As the insults grew increasingly wild and aggressive, someone punched Bono several times and others attempted to strike him with a flagpole. He was eventually rescued from his 20-minute ordeal by police and bodyguards.

After the rally, a group of protesters shouting PP slogans split off and made their way to the offices of the radio station Cadena SER and the PRISA media group, which publishes the pro-PSOE El Pais newspaper. They denounced the newspaper for “manipulating” evidence and being part of a conspiracy to oust the Aznar government.

Commenting on the AVT demonstration, the Financial Times explained, “The extreme right—an emerging force within the Popular Party—made a show of strength, waving Spanish flags and calling for the unity of Spain.”

The next day, the PSOE ordered a police investigation to identify those involved in the attack. Photographs taken at the demonstration indicated the presence of two PP representatives amongst the group that assaulted Bono. The arrest of the two was immediately denounced by the PP as “unlawful” and “politically” motivated, causing one PSOE minister to complain of the “re-emergence of the political right hidden within the guise of victims’ groups.”

Just weeks before the assault on Bono, another incident nearly erupted into violence.
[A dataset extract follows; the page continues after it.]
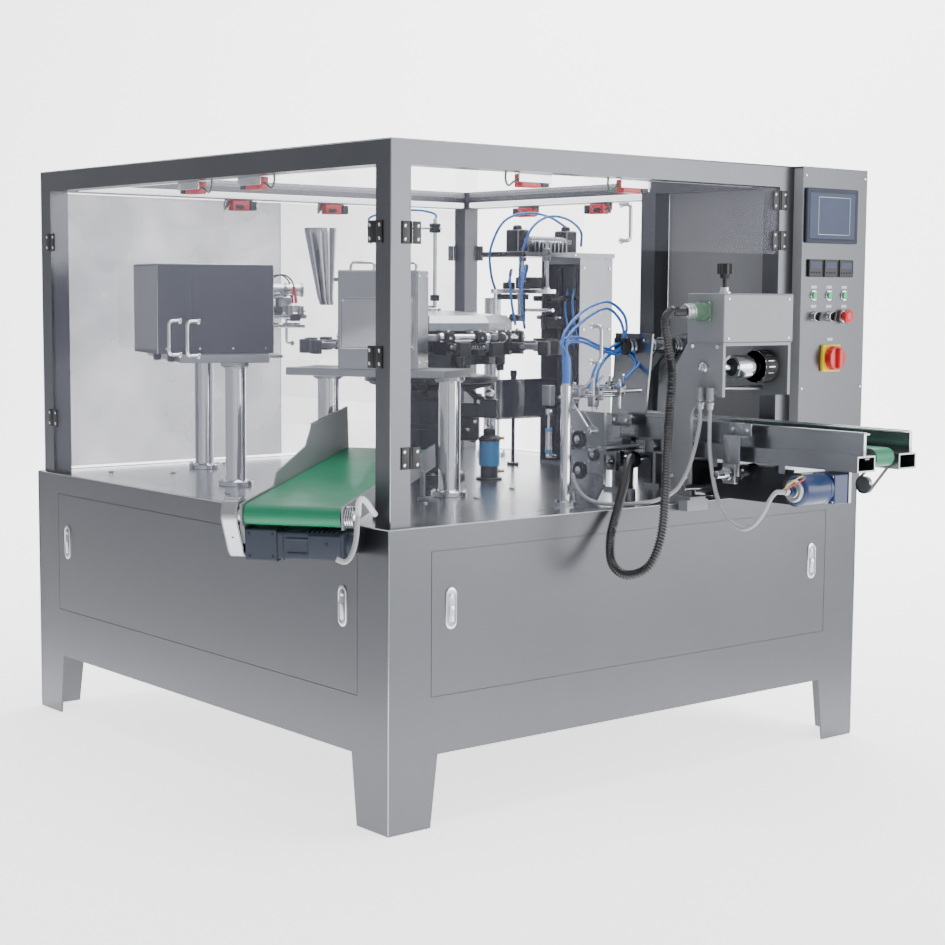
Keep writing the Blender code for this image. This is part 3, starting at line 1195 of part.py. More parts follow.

On December 29, the PP mayor of the Castilian town of Salamanca, Julian Lanzarote, ordered a metal barricade to be erected around a military library housing hundreds of thousands of documents seized by Franco’s secret police during the civil war. Salamanca was the first major headquarters of General Franco after his fascist uprising in July 1936.

The barricades are Lanzarote’s answer to a declaration from Carmen Calvo, PSOE minister of culture, to allow the return to Catalonia of personal and government files stolen at gunpoint during the civil war, which are now housed in Salamanca. In deliberately inflammatory language, Lanzarote pledged, “We are on the alert and we will mobilise because this is a subject that is lodged deep in our hearts.... We will raise the cudgels to prevent this unprecedented cultural villainy.”

In reality, it is the defence of Franco’s fascist heritage that is “lodged deep” in the hearts of the PP, and which is being defended in Salamanca.

The PP has been encouraged on this course by the Bush administration, which denounced the Spanish people for acquiescing to “terrorism” in throwing out the Aznar government.

The thrust of all such assertions is that the results of the March 14 election must be reversed. The PP and its allies seek to foment an aggressive right-wing movement whose initial target is the PSOE government, but whose fundamental hostility is towards the mass movement that brought the PSOE to power.

Throughout its first year in office, the PSOE has responded to the PP’s provocations by covering them up or backing off, thereby emboldening the right wing. The PSOE are above all concerned with preventing the masses from once again intervening into political life. To this end, it appears the PSOE is even willing to sacrifice the protection of one of its own senior ministers.